Nada aflige mais Daniele Honorato do que um esmalte lascado na ponta da unha. “Chego a ter arrepios”, contou, com expressão de asco. Para evitar esse tipo de dissabor, a publicitária não sai de casa sem um kit para retoques antiacidentes. Outro pecado estético que a contraria sobremaneira são os esmaltes que secam fazendo bolhas. Atormentada pelo problema, escarafunchou a literatura técnica e concluiu que o calor é o responsável pelas bolhas. Desde então, nos dias quentes, ela só faz as unhas depois de segurar pedras de gelo, ou deixar as mãos no congelador por alguns minutos. “Tudo vale pela boa cobertura do esmalte”, alegou. “Nada mais horroroso que uma unha com superfície de Chokito.”
Por onde passa, a unhóloga prega uma revolução nos salões de beleza: quer o fim dos alicates usados para tirar as cutículas. A ferramenta foi abolida de sua vida quando se deu conta de que seu marido – que não faz as unhas – tinha cutículas mais bonitas do que as suas. “Quanto mais você tira a cutícula, mais ela cresce”, reza o mantra que ela repete para manicures de todos os quadrantes. “O Brasil é o único país em que existe o hábito de se tirar cutículas. É um absurdo, elas protegem a unha”, disse ela, com a convicção de uma ex-tabagista.
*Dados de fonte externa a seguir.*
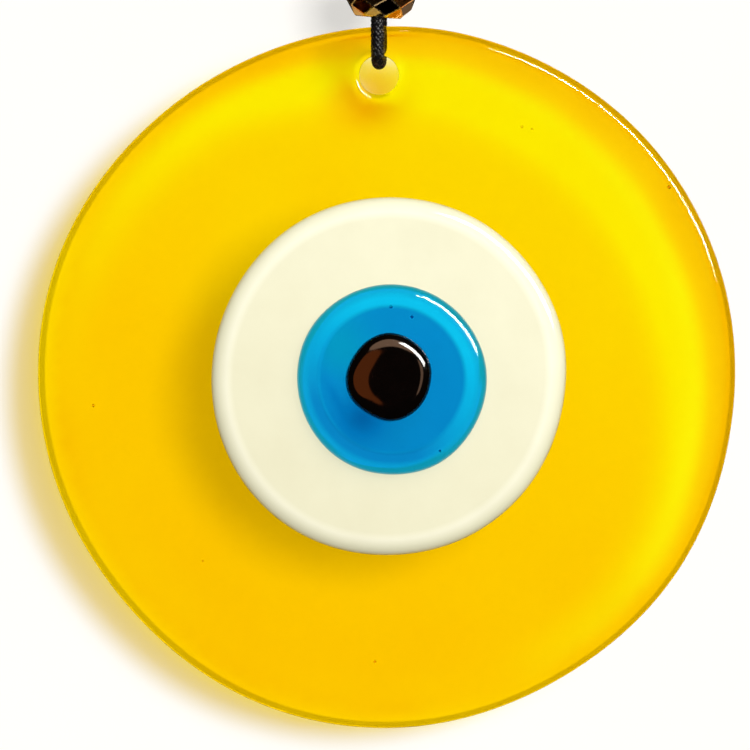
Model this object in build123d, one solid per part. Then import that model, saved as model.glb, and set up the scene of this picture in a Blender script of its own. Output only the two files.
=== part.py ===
from build123d import *

import os
from math import asin, cos, degrees, pi, radians, sin, tan

# Evil eye wall hanging: a disc of yellow glass with a white, a blue and a black layer fused
# on its front, hung by a doubled cord that runs through a gold bead and is tied at the top.
#
# Frame, in millimetres: the origin is the top of the hook that the ornament hangs on, +Z is
# up, the eye looks along -Y, and X = 0 is the line of the cord.

# ---- driving dimensions ----

# Cord: one length of round braid, doubled
CORD_D = 3.0
CORD_R = CORD_D / 2
CORD_GAP = 0.1  # air between the cord and the glass
ARC_SHARE = 0.45  # of the shorter run at a corner of a cord's route, taken up by its arc

# What hangs below the hook, from the top down
LOOP_DROP = 44.0  # from the hook to the top of the stopper knot
KNOT_R = 6.3
KNOT_H = 11.5
KNOT_ROUNDING = 4.5
KNOT_TO_BEAD = 0.8
BEAD_TO_RIM = 1.9

# Bead: a sphere cut into rows of diamonds, with flat ends and a wide hole
BEAD_R = 8.2
BEAD_HALF_H = 6.5
BEAD_HOLE_R = 4.0
BEAD_HOLE_CHAMFER = 0.7
BEAD_SIDES = 7  # diamonds in each row
BEAD_ROW_STEP = 16.0  # degrees of latitude from one row of corners to the next
BEAD_ROWS = 3  # rows of corners above the equator, and below it
BEAD_TURN = -101.0  # degrees; the longitude of one corner on the equator
BEAD_TILT = 4.0  # degrees; the bead leans to the right
BEAD_X = 0.45

# Glass disc: the radius every 18 degrees, counter-clockwise from +X as seen from the front
DISC_X = 2.2
DISC_TOP_R = 75.6  # from the disc's centre to its rim, straight up
DISC_T = 5.0
DISC_ROUNDING = 2.4
DISC_RADII = [
    74.6, 75.0, 75.4, 75.5, 75.6,
    75.6, 75.0, 74.9, 75.3, 75.9,
    75.7, 75.4, 74.9, 75.3, 75.8,
    75.7, 75.1, 74.7, 75.0, 74.6,
]
HOLE_R = 4.25
HOLE_DOWN = 10.55  # from the rim to the centre of the hole
HOLE_ROUNDING = 1.3

# Layers of the eye: centre, from the disc's centre, and the radius every 30 degrees
WHITE_T = 2.5
WHITE_ROUNDING = 2.2
WHITE_OFFSET = (0.1, 0.0)
WHITE_RADII = [38.0, 38.5, 38.8, 38.7, 38.7, 38.3, 38.4, 38.8, 38.9, 38.4, 38.3, 38.0]
BLUE_T = 2.0
BLUE_ROUNDING = 1.7
BLUE_OFFSET = (0.65, -0.65)
BLUE_RADII = [20.4, 20.3, 20.4, 20.6, 20.7, 20.8, 20.5, 20.4, 20.5, 20.4, 20.6, 20.3]
PUPIL_T = 2.3
PUPIL_ROUNDING = 2.0
PUPIL_OFFSET = (0.0, 0.0)
PUPIL_RADII = [9.1, 9.3, 9.3, 9.5, 9.1, 8.8, 9.2, 9.3, 9.0, 9.5, 9.4, 9.1]

# The hook isn't part of the ornament. The end knot rests on it, and the loop has room for a
# hook 6 mm thick.
KNOT_LIFT = 0.3  # from the top of the hook to the underside of the end knot

# Cord routes: the points where each cord's line turns.
# From the stopper knot down through the bead and the front of the disc, back through the
# disc's hole, and up behind it. The front leg runs a little to the left, the rear to the right.
SUSPENSION_ROUTE = [
    (-0.3, -1.6, -55.6),
    (-0.3, -1.7, -62.8),
    (-0.3, -2.2, -68.8),
    (-0.3, -4.15, -72.2),
    (-0.3, -4.1, -79.1),
    (0.3, 4.1, -79.1),
    (0.3, 4.15, -72.2),
    (0.3, 2.2, -68.8),
    (0.3, 1.7, -62.8),
    (0.3, 1.6, -55.6),
]
# The +X leg of the hanging loop, from inside the stopper knot, past the hook, into the end knot
HANGING_ROUTE = [(1.6, 0.0, -47.5), (4.9, 0.0, -4.6), (2.4, 0.0, 3.8)]
# The +X cut end of the cord, standing out of the top of the end knot
TAIL_ROUTE = [(1.7, 0.4, 8.3), (2.0, 0.6, 13.3), (5.4, 1.2, 20.0), (9.0, 1.4, 23.2)]

SAME_RADIUS = 0.01  # two radii closer than this are the same

# ---- places worked out from them ----

STOPPER_TOP = -LOOP_DROP
STOPPER_BOTTOM = STOPPER_TOP - KNOT_H
BEAD_TOP = STOPPER_BOTTOM - KNOT_TO_BEAD
BEAD_Z = BEAD_TOP - BEAD_HALF_H
BEAD_BOTTOM = BEAD_Z - BEAD_HALF_H
RIM_Z = BEAD_BOTTOM - BEAD_TO_RIM
DISC_Z = RIM_Z - DISC_TOP_R
HOLE_Z = RIM_Z - HOLE_DOWN
FRONT = -DISC_T / 2


def round_edges(shape, radius):
    """The circular edges of that radius."""
    circles = shape.edges().filter_by(GeomType.CIRCLE)
    return [e for e in circles if abs(e.radius - radius) < SAME_RADIUS]


# ---- glass ----


def outline(centre, radii):
    """Closed smooth outline about a centre, through one radius at each equal step of angle."""
    step = 2 * pi / len(radii)
    points = [
        (centre[0] + r * cos(i * step), centre[1] + r * sin(i * step))
        for i, r in enumerate(radii)
    ]
    return make_face(Spline(*points, periodic=True))


def slab(face, back_y, thickness):
    """The outline as a plate that grows towards the front (-Y) from its back."""
    return extrude(Plane.XZ.offset(-back_y) * face, amount=thickness)


def glass_base():
    """Yellow disc with a rounded rim and a drilled, fire-polished hole for the cord."""
    disc = slab(outline((DISC_X, DISC_Z), DISC_RADII), DISC_T / 2, DISC_T)
    rims = disc.edges().group_by(Axis.Y)
    disc = fillet(rims[0] + rims[-1], radius=DISC_ROUNDING)
    disc -= Pos(0, 0, HOLE_Z) * Rot(90, 0, 0) * Cylinder(HOLE_R, 2 * DISC_T)
    return fillet(round_edges(disc, HOLE_R), radius=HOLE_ROUNDING)


def layer(offset, radii, back_y, thickness, rounding):
    """One fused layer with a rounded shoulder at its front."""
    centre = (DISC_X + offset[0], DISC_Z + offset[1])
    plate = slab(outline(centre, radii), back_y, thickness)
    return fillet(plate.edges().group_by(Axis.Y)[0], radius=rounding)


# ---- bead ----


def on_bead(latitude, longitude):
    """A corner on the bead's sphere, with the bead's hole along Z. Both angles are in degrees."""
    return (
        BEAD_R * cos(radians(latitude)) * cos(radians(longitude)),
        BEAD_R * cos(radians(latitude)) * sin(radians(longitude)),
        BEAD_R * sin(radians(latitude)),
    )


def bead_facets():
    """Triangles of the diamonds, and the two flat ends, of the bead before its hole is cut."""
    half = 180.0 / BEAD_SIDES
    end_latitude = degrees(asin(BEAD_HALF_H / BEAD_R))
    cut = (end_latitude - BEAD_ROWS * BEAD_ROW_STEP) / BEAD_ROW_STEP
    facets = []
    for side in (1, -1):
        ring = []
        for i in range(BEAD_SIDES):
            last = BEAD_TURN + 2 * half * i + half * ((BEAD_ROWS - 1) % 2)
            top = on_bead(side * (BEAD_ROWS - 1) * BEAD_ROW_STEP, last)
            left = on_bead(side * BEAD_ROWS * BEAD_ROW_STEP, last - half)
            right = on_bead(side * BEAD_ROWS * BEAD_ROW_STEP, last + half)
            end_left = on_bead(side * end_latitude, last - half * (1 - cut))
            end_right = on_bead(side * end_latitude, last + half * (1 - cut))
            end_next = on_bead(side * end_latitude, last + half * (1 + cut))
            facets += [(top, left, end_left), (top, end_left, end_right), (top, end_right, right)]
            facets.append((right, end_right, end_next))
            ring += [end_left, end_right]
        facets.append(tuple(ring))
    for row in range(1 - BEAD_ROWS, BEAD_ROWS):
        for i in range(BEAD_SIDES):
            middle = BEAD_TURN + 2 * half * i + half * ((row + 1) % 2)
            top = on_bead((row + 1) * BEAD_ROW_STEP, middle)
            bottom = on_bead((row - 1) * BEAD_ROW_STEP, middle)
            left = on_bead(row * BEAD_ROW_STEP, middle - half)
            right = on_bead(row * BEAD_ROW_STEP, middle + half)
            facets += [(top, left, bottom), (top, bottom, right)]
    return facets


def bead():
    """Faceted bead, leaning a little on the cord, with a chamfered hole from end to end."""
    faces = [Face(Wire.make_polygon(f, close=True)) for f in bead_facets()]
    body = Solid(Shell(faces))
    body -= Cylinder(BEAD_HOLE_R, 3 * BEAD_HALF_H)
    body = chamfer(round_edges(body, BEAD_HOLE_R), length=BEAD_HOLE_CHAMFER)
    return Pos(BEAD_X, 0, BEAD_Z) * Rot(0, BEAD_TILT, 0) * body


# ---- cords and knots ----


def corner_radius(before, corner, after):
    """Radius of the arc at a corner of a cord's route: as large as its two runs allow."""
    turn = (corner - before).get_angle(after - corner)
    shorter = min((corner - before).length, (after - corner).length)
    return ARC_SHARE * shorter / tan(radians(turn / 2))


def tube(name, points, fixed=None):
    """Round cord along straight runs joined by tangent arcs.

    fixed gives the radius at a corner that bends round something.
    """
    route = [Vector(*p) for p in points]
    radii = [corner_radius(*route[i - 1 : i + 2]) for i in range(1, len(route) - 1)]
    for corner, radius in (fixed or {}).items():
        radii[corner - 1] = radius
    path = FilletPolyline(*route, radius=radii)
    ends = Plane(origin=path @ 0, z_dir=path % 0)
    cord = sweep(ends * Circle(CORD_R), path=path)
    expected = pi * CORD_R**2 * path.length
    print(name, "length", round(path.length, 1), "radii", [round(r, 1) for r in radii])
    print(name, "volume over section times length", round(cord.volume / expected, 4))
    return cord


def on_side(side, route):
    """The route on the -X or the +X side, turned half round the Z axis for the -X one."""
    return [(side * x, side * y, z) for x, y, z in route]


def cord_tails():
    """Both cut ends, each with a rounded, melted tip."""
    tails = []
    for side in (-1, 1):
        route = on_side(side, TAIL_ROUTE)
        tails.append(tube("cord_tails", route) + Pos(*route[-1]) * Sphere(CORD_R))
    return Compound(tails)


def knot(bottom_z):
    """The space that a barrel knot fills: the cord wrapped about three times round its own two legs."""
    barrel = Pos(0, 0, bottom_z + KNOT_H / 2) * Cylinder(KNOT_R, KNOT_H)
    return fillet(barrel.edges().filter_by(GeomType.CIRCLE), radius=KNOT_ROUNDING)


# ---- the parts ----


def parts():
    white_back = FRONT
    blue_back = white_back - WHITE_T
    pupil_back = blue_back - BLUE_T
    round_hole_edge = HOLE_ROUNDING + CORD_GAP + CORD_R
    suspension_bends = {4: round_hole_edge, 5: round_hole_edge}
    return {
        "glass_base": glass_base(),
        "white_disc": layer(WHITE_OFFSET, WHITE_RADII, white_back, WHITE_T, WHITE_ROUNDING),
        "blue_disc": layer(BLUE_OFFSET, BLUE_RADII, blue_back, BLUE_T, BLUE_ROUNDING),
        "pupil": layer(PUPIL_OFFSET, PUPIL_RADII, pupil_back, PUPIL_T, PUPIL_ROUNDING),
        "bead": bead(),
        "suspension_cord": tube("suspension_cord", SUSPENSION_ROUTE, suspension_bends),
        "stopper_knot": knot(STOPPER_BOTTOM),
        "hanging_cord_left": tube("hanging_cord_left", on_side(-1, HANGING_ROUTE)),
        "hanging_cord_right": tube("hanging_cord_right", on_side(1, HANGING_ROUTE)),
        "end_knot": knot(KNOT_LIFT),
        "cord_tails": cord_tails(),
    }


os.makedirs("parts", exist_ok=True)
for name, shape in parts().items():
    export_step(shape, f"parts/{name}.step")
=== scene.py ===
import math

import bmesh
import bpy
import numpy as np
from mathutils import Matrix, Vector, noise
from mathutils.geometry import delaunay_2d_cdt


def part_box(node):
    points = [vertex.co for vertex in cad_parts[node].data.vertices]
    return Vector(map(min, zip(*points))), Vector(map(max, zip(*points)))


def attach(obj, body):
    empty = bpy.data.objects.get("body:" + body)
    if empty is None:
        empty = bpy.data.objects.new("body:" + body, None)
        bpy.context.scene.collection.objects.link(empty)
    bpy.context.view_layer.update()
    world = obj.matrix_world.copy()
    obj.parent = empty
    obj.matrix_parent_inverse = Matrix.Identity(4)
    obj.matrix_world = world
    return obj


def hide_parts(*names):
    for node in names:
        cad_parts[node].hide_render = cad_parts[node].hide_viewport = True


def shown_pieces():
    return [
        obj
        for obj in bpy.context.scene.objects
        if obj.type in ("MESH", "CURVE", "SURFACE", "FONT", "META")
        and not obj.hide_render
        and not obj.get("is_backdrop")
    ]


# Evil eye wall hanging: fused glass disc on a doubled black cord with a faceted gold bead.
# Sizes are in metres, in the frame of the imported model: +Z is up and the eye looks along -Y.

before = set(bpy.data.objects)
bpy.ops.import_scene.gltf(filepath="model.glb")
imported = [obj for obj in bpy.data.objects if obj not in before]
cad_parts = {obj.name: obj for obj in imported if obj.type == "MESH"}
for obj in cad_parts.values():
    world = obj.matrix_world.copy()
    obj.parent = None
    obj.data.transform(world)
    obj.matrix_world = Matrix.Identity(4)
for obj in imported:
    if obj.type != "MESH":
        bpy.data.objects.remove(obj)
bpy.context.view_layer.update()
MM = 0.001

# ---- sizes ----

CORE_R = 1.15 * MM
DISC_LOW, DISC_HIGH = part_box("glass_base")
DISC_FRONT, DISC_BACK = DISC_LOW.y, DISC_HIGH.y
DISC_MIDDLE = (DISC_LOW + DISC_HIGH) / 2

HOLE_CENTRE = (0.0, -81.75 * MM)
HOLE_R = 4.25 * MM
HOLE_ROUNDING = 1.3 * MM
DISC_ROUNDING = 2.4 * MM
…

Na internet, Daniele Honorato vem se firmando como a principal expoente de um nicho editorial inusitado: a blogosfera de unhas. No casamento real celebrado no fim de abril, ninguém fez uma cobertura tão completa quanto a de seu blog. O leitor descobriu ali que Kate Middleton ganhou de presente de Camilla Parker Bowles um dia no The Nail Spa. A noiva fez esfoliação, hidratação e pintou as unhas com a manicure Marina Sandoval, do celebrado salão Jo Hansford, em Mayfair. A princesa optou por dois tons de rosa bem pálidos, quase transparentes. A especialista brasileira avalizou a decisão: “Achei ótima a escolha; vale lembrar que pintar as unhas é uma quebra de protocolo.”
Seu campo de atuação pode soar demasiado específico, mas o blog Unha Bonita já conquistou 1,5 milhão de acessos. É ali que, desde fevereiro de 2009, Daniele compartilha com os internautas seu conhecimento sobre cutículas, pauzinhos de laranjeira, esmaltes holográficos 3D, com glitter, cintilantes e cremosos.
A caixa postal do blog recebe toda sorte de dúvidas. “Que esmalte a Deborah Secco estava usando no Domingão do Faustão?”, quis saber uma internauta, há alguns meses. Daniele aceitou a pergunta como um desafio e correu atrás da resposta com rigor detetivesco. Analisou vídeos e fotos da atriz, mas não conhecia nenhum esmalte daquele tom de roxo rosado, com fundo envelhecido. Ligou para a Globo, não conseguindo pistas conclusivas. Matar a charada foi mais custoso do que ela imaginara: foi preciso descobrir o salão em que a atriz fizera as unhas e inquirir a manicure. A investigação foi exitosa: Deborah Secco usara o esmalte Drama 106 da Dolce&Gabbana, com as pontinhas das unhas pintadas de Preto Sépia da Risqué. Quem diria, não?
No ano passado, o varejo de esmaltes vendeu 600 milhões de vidrinhos e faturou 800 milhões de reais. O mercado é promissor, e o Brasil já é o segundo maior consumidor do mundo. O crescimento do setor valorizou profissionalmente Daniele, que agora é uma palestrante disputada. Mais de uma vez fabricantes de esmalte contrataram a jovem para falar sobre novas tendências em auditórios lotados de manicures.
A publicitária não revela quanto cobra por palestra. E diz que não está nessa por dinheiro. O trabalho é compensado quando ela descobre que senhoras de mais de 70 anos passaram a fazer as unhas depois que as netas lhes apresentaram o blog. Ou quando fica sabendo que mais uma brasileira renunciou a tirar suas cutículas. “É uma difícil conquista”, diz, com a voz levemente embargada. Ela adora ser reconhecida na rua. “Uma vez meu marido foi buscar o carro na concessionária e as mulheres do departamento financeiro pediram para eu ir até lá”, contou. “E olha que era em Mogi das Cruzes!”